Check out this mysterious, no-nonsense combine; but where is it from?

This machine (pictured above) is offered under the Khersonmash brand.

Khersonmash is most readily associated with the ‘Kherson Machine-Building Plant’ – the only factory in Ukraine concentrating chiefly on the production of combine harvesters.

The company’s history stretches back over 125 years. For the past decade or two, the SKIF range of combines has formed part of the entity’s product line-up.

The company doesn’t just make combine harvesters; other products include cultivators, seed drills and trailers.

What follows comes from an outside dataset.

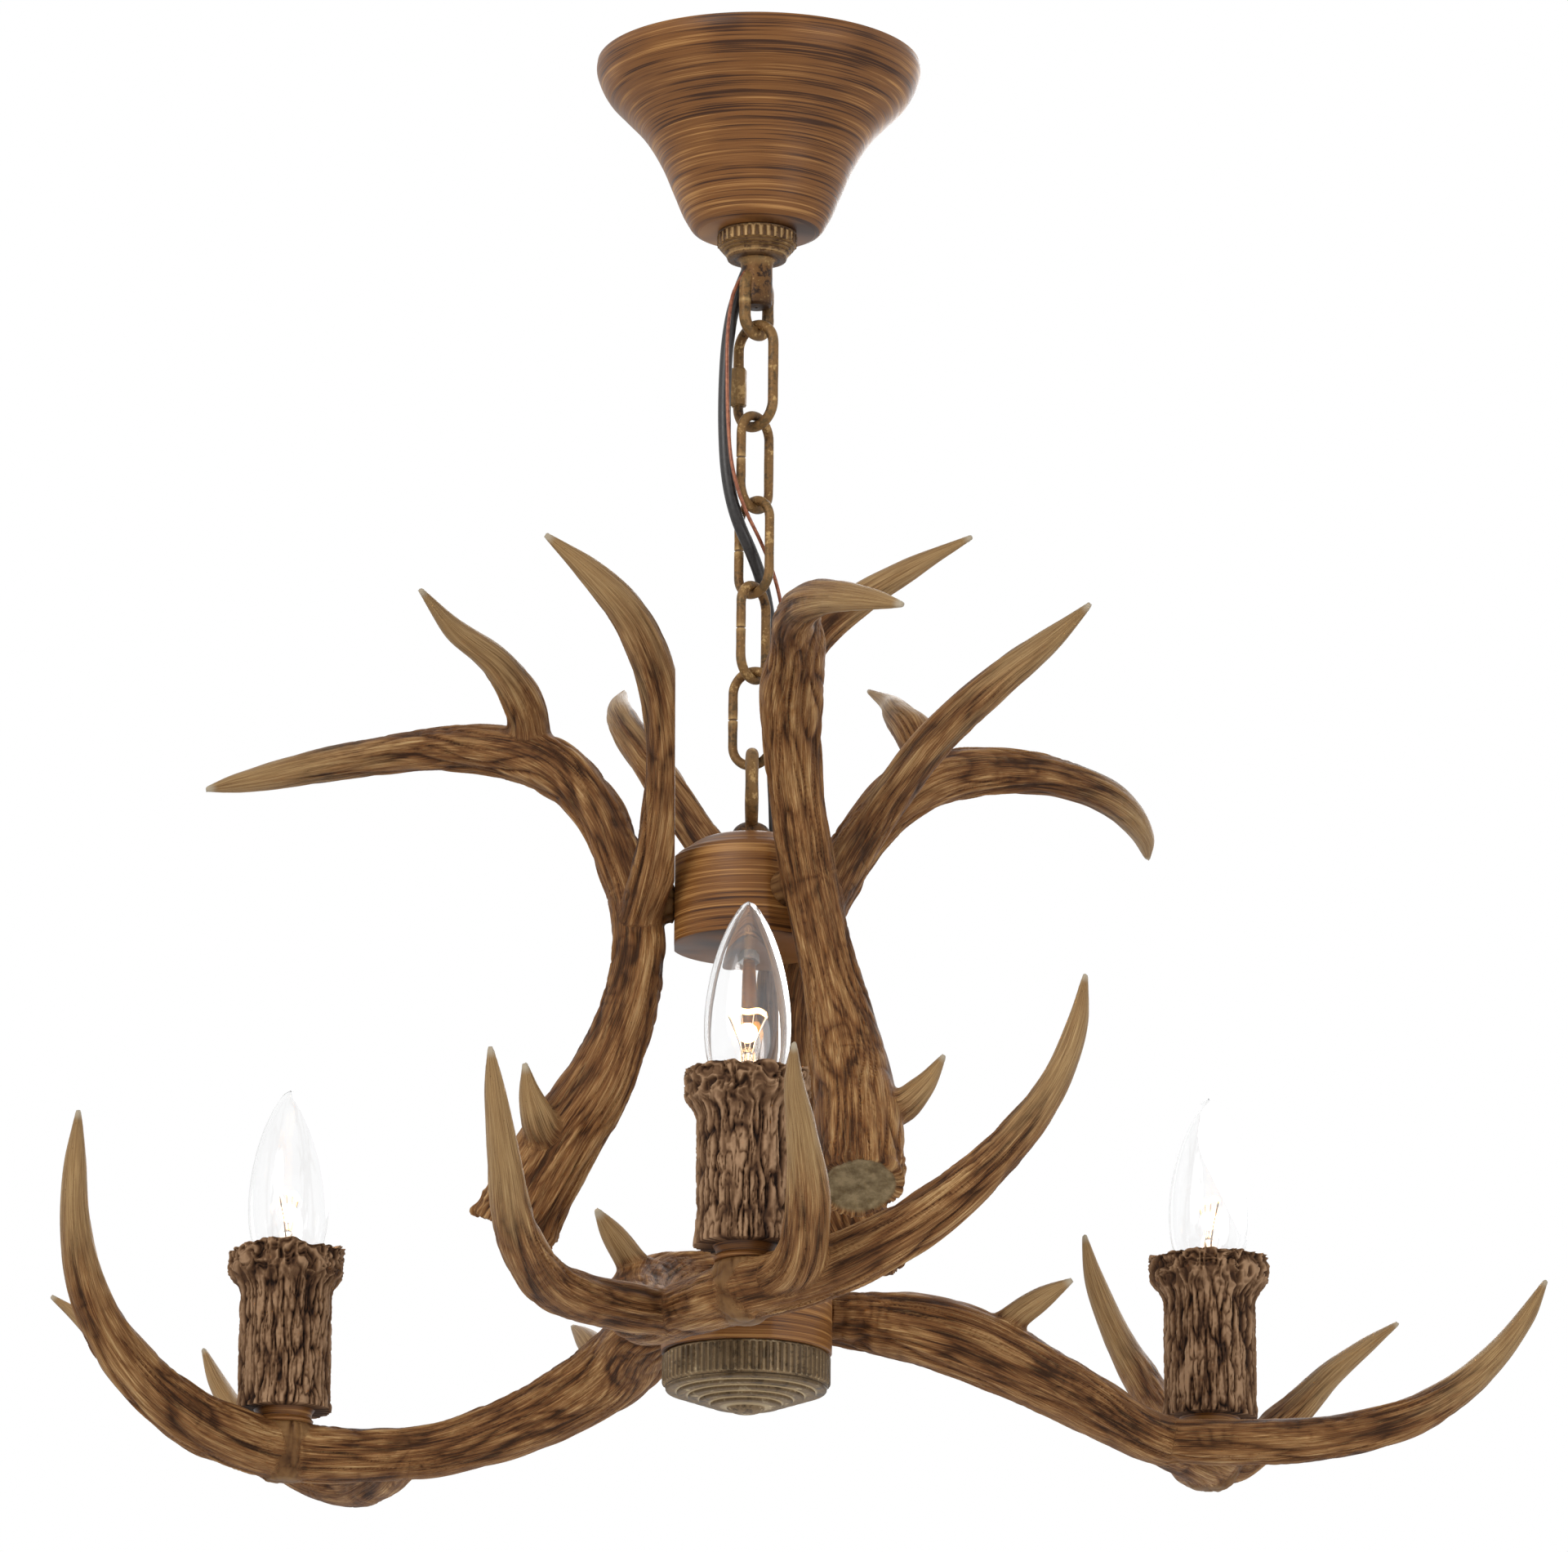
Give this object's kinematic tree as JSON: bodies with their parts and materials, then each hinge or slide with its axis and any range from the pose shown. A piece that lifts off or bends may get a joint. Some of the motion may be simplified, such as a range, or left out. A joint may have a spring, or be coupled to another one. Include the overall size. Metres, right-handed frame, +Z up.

A modern SKIF model, powered by a 276hp, six-cylinder AGCO Sisu Power engine, is pictured below. This photograph was taken at the recent Agro-Expo exhibition in Kiev.

The company is also known for the earlier SLAVUTYCH machines (which have been around since the late 1990s). One of these (older) combines is pictured below.

Nowadays, Khersonmash offers several SKIF model types. While much of the company’s products are sold in Ukraine, the firm does routinely export to Russia, Poland, Hungary, Bulgaria, Serbia and Montenegro.

This video (below), while unfortunately not available with English subtitles, does show one of the entity’s newest combine harvesters in action.

Kherson Machine Building Plant claims to be “one of the oldest agricultural machine building enterprises” in Ukraine; it can trace its roots back to 1887 (in the guise of a foundry).

In 1923, the company embarked on the manufacture of engines.

Product timeline

It wasn’t until the late 1950s that Kherson Machine-Building Plant became involved with grain harvesting equipment; the move into this product line was sparked by the acquisition of another (separate) manufacturer in 1957.

It launched its own combine harvester – the Khersonec-7 – in 1960. Interspersed with other diverse products, the Khersonec-200 (combine harvester) followed in 1977.

The first SKIF combines (the SKIF-290 and SKIF-330) joined the product dossier in 2010.

The SKIF range was subsequently awarded a ‘gold medal’ at the following year’s Agro-Expo exhibition in Kiev. The rest, as they say, is history.